Lucky

Cultura
14.abr.2021

Nesses tempos de vírus e mortes, é raro ler alguma coisa que não fale de perda ou luto. É como se, de repente, sem levar em conta o tempo de vida de cada um, estivéssemos todos diante da realidade brutal que é a finitude. E cada um que trate de administrar o impacto da visão diante de si do jeito que puder. Há que se proteger um pouco procurando coisas para assistir e degustar nesses tempos difíceis. Palestras, cursos, aulas, lives, todo mundo já colecionou algumas. De minha parte, atualmente, assisto um pouco de noticiário à noite e a seguir vou garimpar pelas plataformas em busca de um filme ou série que não fale de crimes ou maldades diversas.

Foi assim que encontrei “Lucky”, filme de 2017, com Harry Dean Stanton no papel-título, no auge da carreira e em seu trabalho derradeiro, já que faleceu no mesmo ano. O roteiro, leio depois, foi escrito tendo Harry Dean em mente como protagonista, o que explica semelhanças entre personagem e ator: ele também serviu na Marinha durante a Segunda Guerra Mundial, nunca casou, nunca teve filhos. Mas o filme ainda traz o diretor David Lynch fazendo uma ótima participação como ator no papel de Howard, numa divertida sub-trama cheia de nonsense.
Na superfície, o filme se resumiria à rotina de um homem velho e solitário, que atende pelo apelido de Lucky (sortudo, em português).  Acompanhamos esse senhorzinho frágil em seu vai e vem pela cidade poeirenta onde mora, e o filme vai ganhando cada vez mais profundidade. Quando menos se espera, a trama já se voltou para a abordagem delicada e silenciosa de questões cruciais, como a mortalidade e o significado da vida, o valor dos relacionamentos e nossa vulnerabilidade diante de tudo.

A idade avançada do protagonista contribui para deixar verossímil o retrato de um Lucky próximo da morte: ele caminha em passos curtos, com uma cadência  de quem busca se equilibrar cada vez que a sola do pé toca o chão.
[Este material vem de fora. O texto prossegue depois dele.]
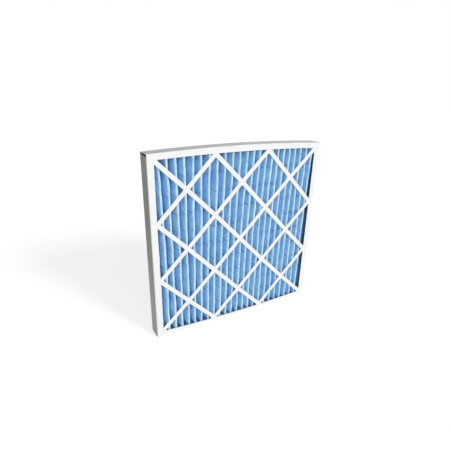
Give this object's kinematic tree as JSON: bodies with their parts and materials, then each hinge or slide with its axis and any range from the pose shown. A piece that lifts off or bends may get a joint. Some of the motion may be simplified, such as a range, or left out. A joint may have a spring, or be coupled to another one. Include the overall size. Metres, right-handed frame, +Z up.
{
  "type": "pleated panel air filter",
  "caption": "Square pleated panel air filter: folded blue nonwoven media in two nested card trays, with a diagonal card lattice across both faces.",
  "frame": {"origin": "middle of the bottom edge, on the surface that the filter stands on", "axes": "+X along the width, +Y from the front face to the rear face, +Z up along the pleats"},
  "size_m": [0.6008, 0.048, 0.6035],
  "materials": {
    "white_card": "smooth white-lined board with a slight sheen",
    "grey_card": "matte light grey board with fine lengthwise streaks",
    "filter_media": "soft matte nonwoven, blue with a paler crest",
    "galvanised_wire": "dull zinc",
    "adhesive": "waxy, set hot-melt"
  },
  "bodies": {
    "root": {"front_frame": "white_card", "rear_frame": "grey_card", "pleated_media": "filter_media", "support_grid": "galvanised_wire", "top_glue_bead": "adhesive", "bottom_glue_bead": "adhesive", "left_glue_bead": "adhesive", "right_glue_bead": "adhesive"}
  },
  "joints": []
}
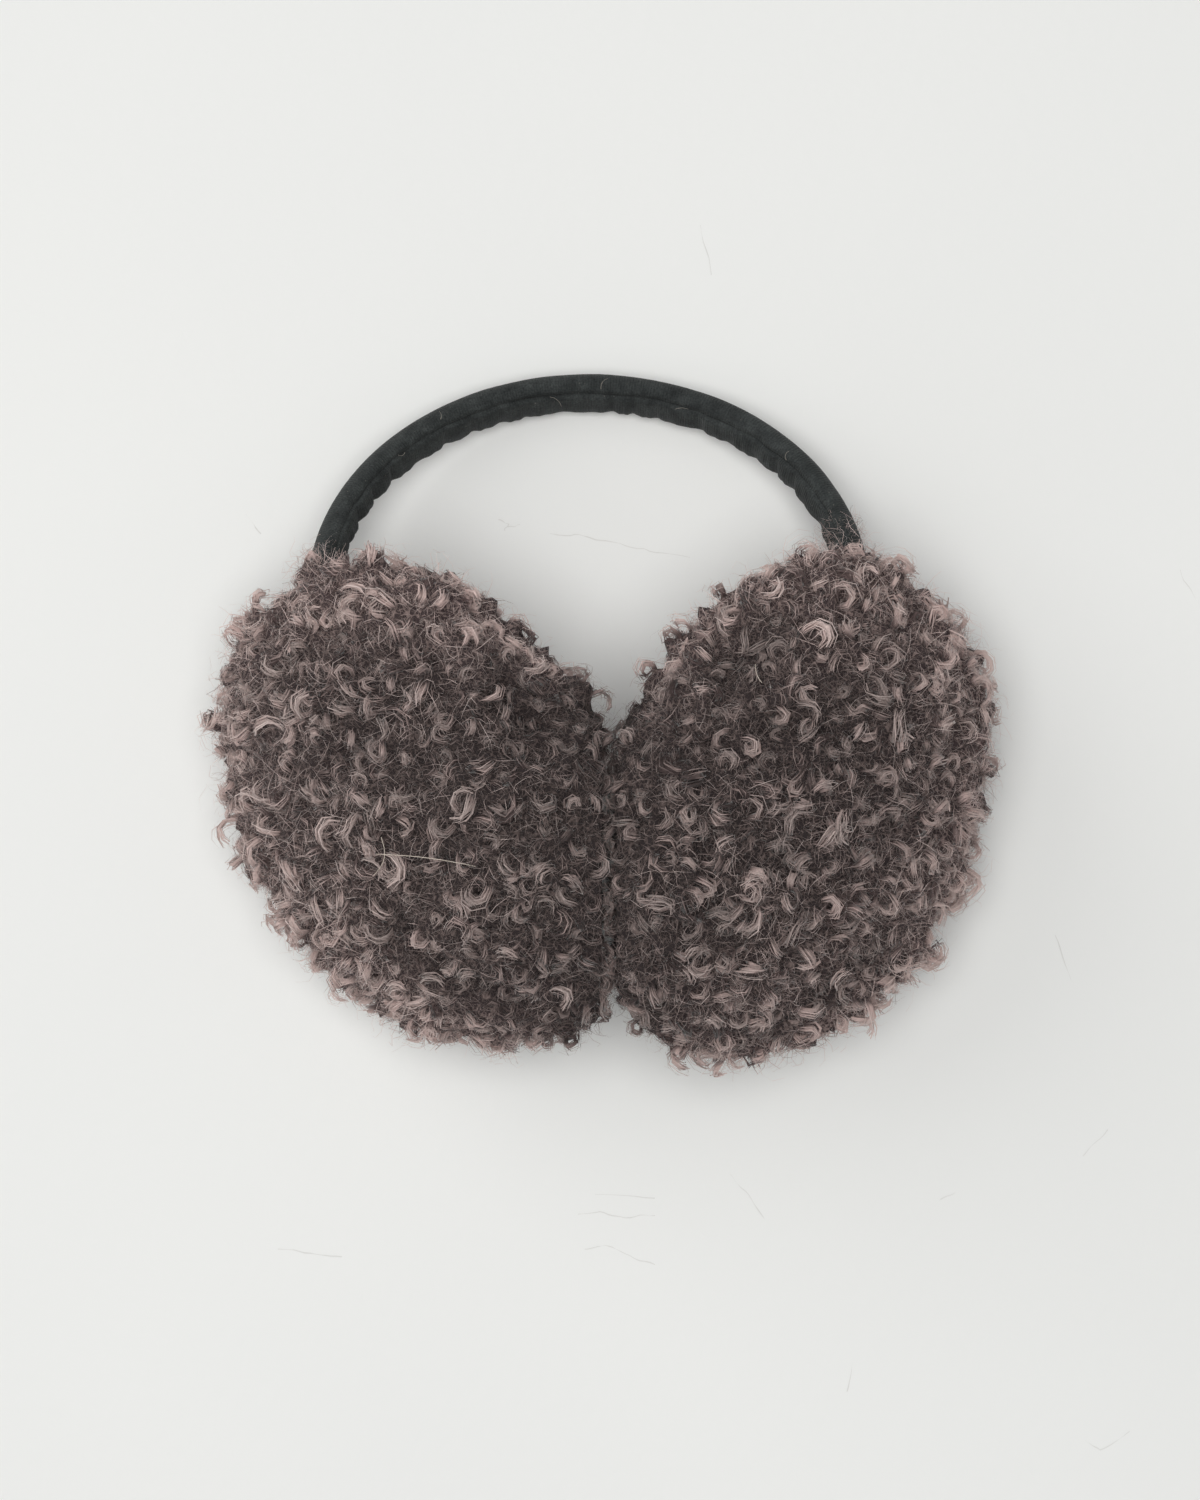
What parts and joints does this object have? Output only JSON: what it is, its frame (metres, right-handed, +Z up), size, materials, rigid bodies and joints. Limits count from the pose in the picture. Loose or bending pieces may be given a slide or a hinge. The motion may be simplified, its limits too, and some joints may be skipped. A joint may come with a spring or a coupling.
{
  "type": "fur earmuffs",
  "caption": "Fur earmuffs lying at rest: two plump curly-fur ear pads pressed together on an arched headband in a gathered cloth sleeve.",
  "frame": {"origin": "middle of the footprint's box, on the surface that the earmuffs lie on", "axes": "+X from the left pad to the right pad as seen from above, +Y towards the headband's crown, +Z up"},
  "size_m": [0.1854, 0.1628, 0.0922],
  "materials": {
    "curly_fur": "matt curly pile, taupe",
    "sleeve_cloth": "matt napped knit, near black"
  },
  "bodies": {
    "root": {"headband_sleeve": "sleeve_cloth", "ear_pad_left_cover": "curly_fur", "ear_pad_left_cushion": "curly_fur", "ear_pad_right_cover": "curly_fur", "ear_pad_right_cushion": "curly_fur"}
  },
  "joints": []
}
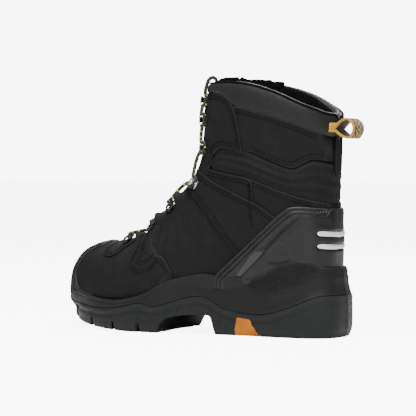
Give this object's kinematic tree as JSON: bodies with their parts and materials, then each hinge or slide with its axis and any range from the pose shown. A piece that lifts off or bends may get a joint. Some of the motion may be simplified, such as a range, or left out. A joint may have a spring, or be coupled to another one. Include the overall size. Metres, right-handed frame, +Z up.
{
  "type": "steel toe work boot",
  "caption": "Ankle-high black leather safety boot with a steel toe cap, laced through rings and speed hooks, cushioned lugged sole and heel pull loop; left foot.",
  "frame": {"origin": "centre of the bounding box's base, on the ground under the sole", "axes": "+X towards the toe, +Y towards the boot's left (outer) side, +Z up"},
  "size_m": [0.3222, 0.1092, 0.255],
  "materials": {
    "black_nubuck": "matte brushed leather with a fine grain",
    "collar_synthetic": "soft satin synthetic, slightly lighter than the leather",
    "mesh_textile": "black spacer mesh",
    "midsole_polyurethane": "matte moulded polyurethane",
    "outsole_rubber": "matte moulded rubber",
    "counter_tpu": "satin moulded TPU",
    "orange_insert": "satin translucent orange polyurethane",
    "toe_steel": "pressed steel",
    "gunmetal": "gunmetal plated steel",
    "bright_steel": "bright nickel plated steel",
    "reflective_silver": "silver retro-reflective film",
    "fibre_board": "pressed fibre board",
    "soft_foam": "foam with a textile face",
    "lace_braid": "round black braid with yellow tracer flecks",
    "aglet_plastic": "black plastic",
    "loop_webbing": "woven golden yellow and black webbing"
  },
  "bodies": {
    "boot": {"vamp": "black_nubuck", "quarter_left": "black_nubuck", "quarter_right": "black_nubuck", "rear_quarter_left": "black_nubuck", "rear_quarter_right": "black_nubuck", "ankle_strap_left": "black_nubuck", "ankle_strap_right": "black_nubuck", "rear_ankle_panel": "black_nubuck", "ankle_flex_left": "black_nubuck", "ankle_flex_right": "black_nubuck", "eyestay_left": "black_nubuck", "eyestay_right": "black_nubuck", "upper_collar_panel": "black_nubuck", "lace_tab": "black_nubuck", "back_tab": "black_nubuck", "collar_pad": "collar_synthetic", "steel_toe_cap": "toe_steel", "steel_shank": "toe_steel", "heel_stiffener": "fibre_board", "insole_board": "fibre_board", "collar_foam": "soft_foam", "lining": "mesh_textile", "outsole": "outsole_rubber", "heel_shock_insert": "orange_insert", "midsole": "midsole_polyurethane", "toe_bumper": "midsole_polyurethane", "heel_counter": "counter_tpu", "reflective_strip_upper": "reflective_silver", "reflective_strip_lower": "reflective_silver", "pull_loop_anchor": "loop_webbing", "lace_ring_left_1": "gunmetal", "lace_ring_right_1": "gunmetal", "lace_ring_left_2": "gunmetal", "lace_ring_right_2": "gunmetal", "lace_ring_left_3": "gunmetal", "lace_ring_right_3": "gunmetal", "lace_hook_left_1": "bright_steel", "lace_hook_right_1": "bright_steel", "lace_hook_left_2": "gunmetal", "lace_hook_right_2": "gunmetal", "lace_hook_left_3": "gunmetal", "lace_hook_right_3": "gunmetal", "lace_hook_left_4": "gunmetal", "lace_hook_right_4": "gunmetal", "lace": "lace_braid", "aglet_left": "aglet_plastic", "aglet_right": "aglet_plastic"},
    "tongue": {"tongue": "mesh_textile"},
    "pull_loop": {"pull_loop": "loop_webbing"},
    "footbed": {"footbed": "soft_foam"}
  },
  "joints": [
    {"name": "tongue_lean", "type": "hinge", "parent": "boot", "child": "tongue", "pos_m": [0.1031, 0.0004, 0.079], "axis": [0, -1, 0], "range_deg": [0, 5], "stiffness_Nm_per_rad": 2.5, "springref_deg": -4.58},
    {"name": "pull_loop_swing", "type": "hinge", "parent": "boot", "child": "pull_loop", "pos_m": [-0.1394, 0.0054, 0.201], "axis": [0, 1, 0], "range_deg": [-35, 35], "stiffness_Nm_per_rad": 0.03},
    {"name": "footbed_lift", "type": "hinge", "parent": "boot", "child": "footbed", "pos_m": [0.1441, -0.0076, 0.033], "axis": [0, 1, 0], "range_deg": [0, 4]}
  ]
}
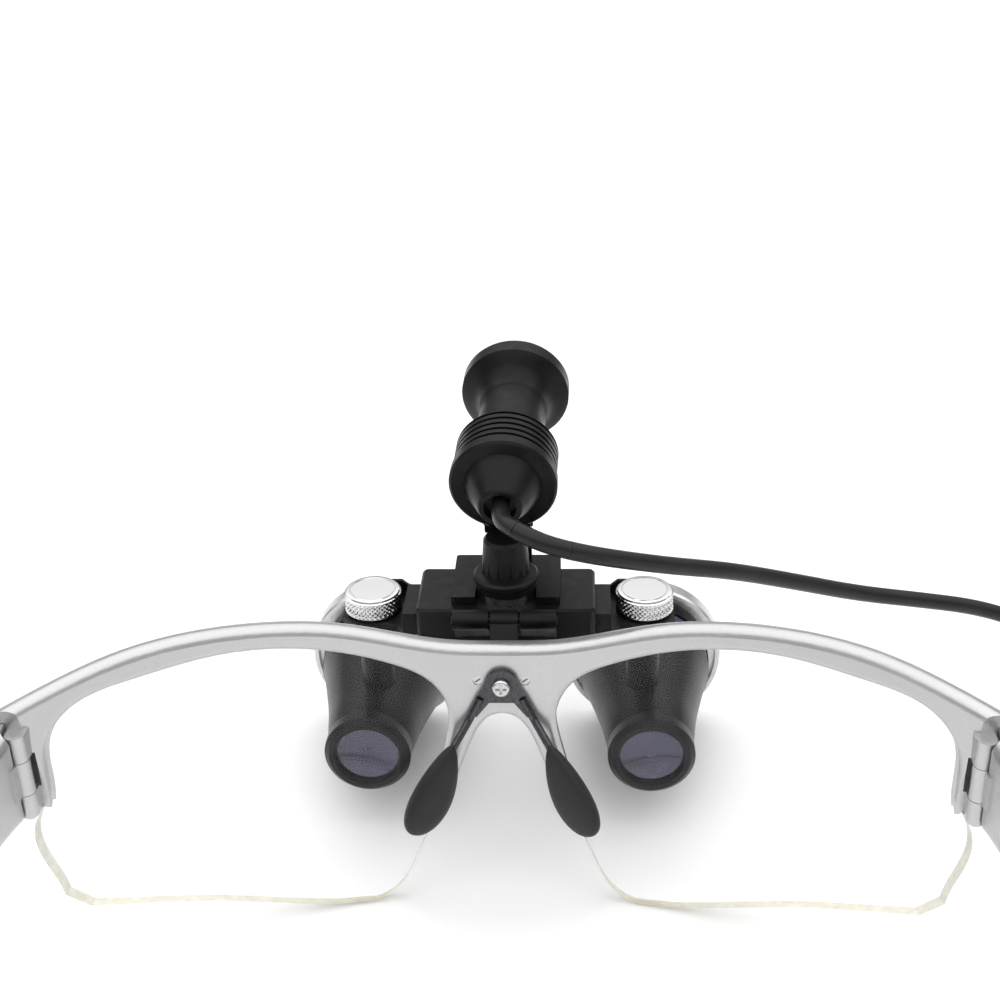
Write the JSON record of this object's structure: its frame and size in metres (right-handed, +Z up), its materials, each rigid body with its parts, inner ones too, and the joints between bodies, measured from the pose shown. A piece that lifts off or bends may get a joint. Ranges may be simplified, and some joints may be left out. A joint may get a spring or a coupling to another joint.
{
  "type": "dental loupes",
  "caption": "Half-rim wrap spectacles with flip-up telescopic loupes on a sliding crossbar and a tilting LED lamp on a corded lead.",
  "frame": {"origin": "on the floor under the middle of the loupes' box, without the lead", "axes": "+X to the wearer's right, +Y forward, the way the telescopes look, +Z up"},
  "size_m": [0.2613, 0.209, 0.0802],
  "materials": {
    "frame_silver": "satin silver paint",
    "temple_silver": "satin silver paint",
    "lens_clear": "clear safety lens",
    "steel_dark": "gunmetal",
    "screw_steel": "bright zinc",
    "pad_rubber": "soft black",
    "tip_rubber": "soft dark grey",
    "black_anodised": "satin black anodising",
    "knob_chrome": "knurled chrome",
    "knob_black": "moulded black",
    "stud_steel": "plain steel",
    "barrel_black": "satin black",
    "rim_silver": "satin silver",
    "optic_glass": "coated optical glass",
    "lamp_black": "satin black anodising",
    "board_white": "white circuit board",
    "led_yellow": "phosphor dome",
    "lamp_clear": "clear collimator",
    "grommet_rubber": "black",
    "cable_black": "satin black jacket",
    "tie_black": "black hook and loop tape",
    "plug_black": "moulded black",
    "plug_metal": "bright nickel"
  },
  "bodies": {
    "frame": {"front_frame": "frame_silver", "lens_left": "lens_clear", "lens_right": "lens_clear", "nose_plate": "steel_dark", "nose_screw": "screw_steel", "nose_pad_left": "pad_rubber", "nose_pad_right": "pad_rubber", "bracket_base": "black_anodised", "bracket_screws": "screw_steel", "flip_pin": "black_anodised", "hinge_screws": "screw_steel", "cable": "cable_black", "cable_coil": "cable_black", "coil_tie": "tie_black", "cable_tail": "cable_black", "plug_boot": "plug_black", "plug_body": "plug_black", "plug_sleeve": "plug_metal", "plug_insulator": "plug_black"},
    "temple_left": {"temple_left": "temple_silver", "ear_tip_left": "tip_rubber"},
    "temple_right": {"temple_right": "temple_silver", "ear_tip_right": "tip_rubber"},
    "flip": {"crossbar": "black_anodised", "lamp_shoe": "black_anodised", "lamp_stud": "stud_steel"},
    "loupe_left": {"slide_arm_left": "black_anodised", "barrel_post_left": "black_anodised", "barrel_housing_left": "barrel_black", "eyepiece_ring_left": "barrel_black", "ocular_lens_left": "optic_glass", "objective_lens_left": "optic_glass", "lens_retainer_left": "barrel_black", "objective_rim_left": "rim_silver"},
    "loupe_right": {"slide_arm_right": "black_anodised", "barrel_post_right": "black_anodised", "barrel_housing_right": "barrel_black", "eyepiece_ring_right": "barrel_black", "ocular_lens_right": "optic_glass", "objective_lens_right": "optic_glass", "lens_retainer_right": "barrel_black", "objective_rim_right": "rim_silver"},
    "nut_left": {"thumb_nut_left": "knob_chrome"},
    "nut_right": {"thumb_nut_right": "knob_chrome"},
    "lamp_yoke": {"lamp_bracket": "black_anodised", "tilt_pin": "black_anodised"},
    "lamp_knob": {"lamp_knob": "knob_black"},
    "lamp": {"lamp_rear_cap": "lamp_black", "lamp_heat_sink": "lamp_black", "lamp_head": "lamp_black", "led_board": "board_white", "led_emitter": "led_yellow", "lamp_lens": "lamp_clear", "lamp_lens_ring": "lamp_black", "cable_grommet": "grommet_rubber", "inner_lead": "cable_black"}
  },
  "joints": [
    {"name": "temple_left_fold", "type": "hinge", "parent": "frame", "child": "temple_left", "pos_m": [-0.0704, 0.0241, 0.04], "axis": [0, 0, 1], "range_deg": [0, 86]},
    {"name": "temple_right_fold", "type": "hinge", "parent": "frame", "child": "temple_right", "pos_m": [0.0704, 0.0241, 0.04], "axis": [0, 0, -1], "range_deg": [0, 76]},
    {"name": "flip_up", "type": "hinge", "parent": "frame", "child": "flip", "pos_m": [0, 0.062, 0.0438], "axis": [1, 0, 0], "range_deg": [0, 60], "deforming": ["cable"]},
    {"name": "loupe_left_slide", "type": "slide", "parent": "flip", "child": "loupe_left", "axis": [-1, 0, 0], "range_m": [0, 0.008]},
    {"name": "loupe_right_slide", "type": "slide", "parent": "flip", "child": "loupe_right", "axis": [1, 0, 0], "range_m": [0, 0.008]},
    {"name": "nut_left_turn", "type": "hinge", "parent": "loupe_left", "child": "nut_left", "pos_m": [-0.024, 0.075, 0.04], "axis": [0, 0, 1], "continuous": true},
    {"name": "nut_right_turn", "type": "hinge", "parent": "loupe_right", "child": "nut_right", "pos_m": [0.024, 0.075, 0.04], "axis": [0, 0, 1], "continuous": true},
    {"name": "lamp_pan", "type": "hinge", "parent": "flip", "child": "lamp_yoke", "pos_m": [0, 0.0705, 0.0463], "axis": [0, 0, 1], "range_deg": [-25, 25], "deforming": ["cable"]},
    {"name": "lamp_knob_turn", "type": "hinge", "parent": "flip", "child": "lamp_knob", "pos_m": [0, 0.0705, 0.051], "axis": [0, 0, 1], "continuous": true},
    {"name": "lamp_tilt", "type": "hinge", "parent": "lamp_yoke", "child": "lamp", "pos_m": [0.0003, 0.07729, 0.0544], "axis": [0.999, -0.0436, 0], "range_deg": [-30, 5], "deforming": ["cable"]}
  ]
}
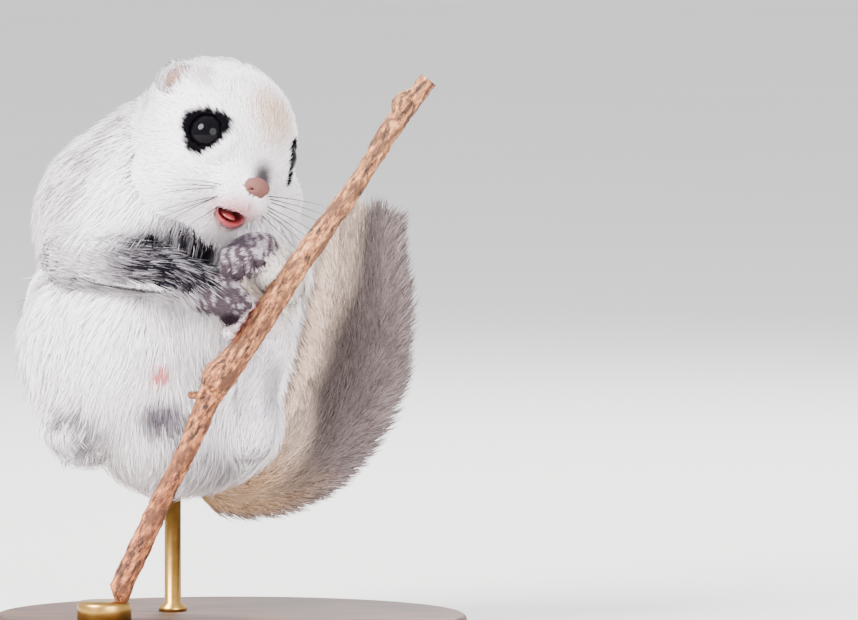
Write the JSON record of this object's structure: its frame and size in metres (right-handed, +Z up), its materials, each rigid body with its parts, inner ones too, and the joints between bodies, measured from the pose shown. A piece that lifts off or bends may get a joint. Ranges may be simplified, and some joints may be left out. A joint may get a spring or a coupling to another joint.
{
  "type": "flying squirrel museum model",
  "caption": "Life-size still model of a small flying squirrel sitting upright behind a cut twig, held by a rod on an oval display base.",
  "frame": {"origin": "centre of the underside of the oval display base", "axes": "+Z up, along the height; -Y towards the side that the animal's belly faces; +X towards the animal's left"},
  "size_m": [0.114, 0.084, 0.1388],
  "materials": {
    "white_fur": "dense soft winter fur, white with a faint pink tint",
    "grey_fur": "soft fur, pale grey with darker streaks",
    "dark_fur": "soft fur, charcoal with pale hair tips",
    "paw_fur": "short fur, grey with a lavender tint",
    "foot_fur": "short fur, white, with pink skin inside the toes",
    "tail_fur": "long soft hair, cream to grey brown",
    "nose": "bare skin, dusty pink, slightly moist",
    "mouth": "bare skin, red, moist",
    "eye": "polished, black",
    "bark": "flaky bark, tan to orange brown",
    "stand_wood": "turned hardwood, dark, satin lacquer",
    "stand_metal": "brushed"
  },
  "bodies": {
    "root": {"head": "white_fur", "lower_jaw": "white_fur", "tongue": "mouth", "nose": "nose", "eye_right": "eye", "eye_left": "eye", "ear_right": "grey_fur", "ear_left": "grey_fur", "neck": "grey_fur", "chest": "grey_fur", "abdomen": "white_fur", "rump": "white_fur", "upper_arm_right": "grey_fur", "upper_arm_left": "white_fur", "thigh_right": "white_fur", "thigh_left": "white_fur", "forearm_right": "dark_fur", "forearm_left": "white_fur", "shank_right": "white_fur", "shank_left": "white_fur", "hand_right": "paw_fur", "hand_left": "paw_fur", "foot_right": "foot_fur", "foot_left": "foot_fur", "membrane_right": "white_fur", "membrane_left": "white_fur", "tail_root": "tail_fur", "tail_middle": "tail_fur", "tail_tip": "tail_fur", "twig": "bark", "stand_base": "stand_wood", "stand_rod": "stand_metal", "stand_socket": "stand_metal"}
  },
  "joints": []
}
Com seu carisma, o personagem conquista todos à sua volta e mostra como a velhice pode ser vista com maior empatia.

Através de ótimas atuações (todos os atores estão excelentes), Lucky fala sobre o fim da vida, mas dá muito mais a entender sobre permanências, legado, laços e paz de espírito. O fato de o protagonista ter falecido aos 91 anos, no mesmo mês em que o filme estreou oficialmente nos cinemas americanos, fortalece a temática da velhice e a inevitável chegada da morte.

“Lucky” traz o enfrentamento da finitude com pitadas de humor, nonsense, alegria, angústia existencial, ternura, solidão, afeto, empatia… uma mistura imbatível.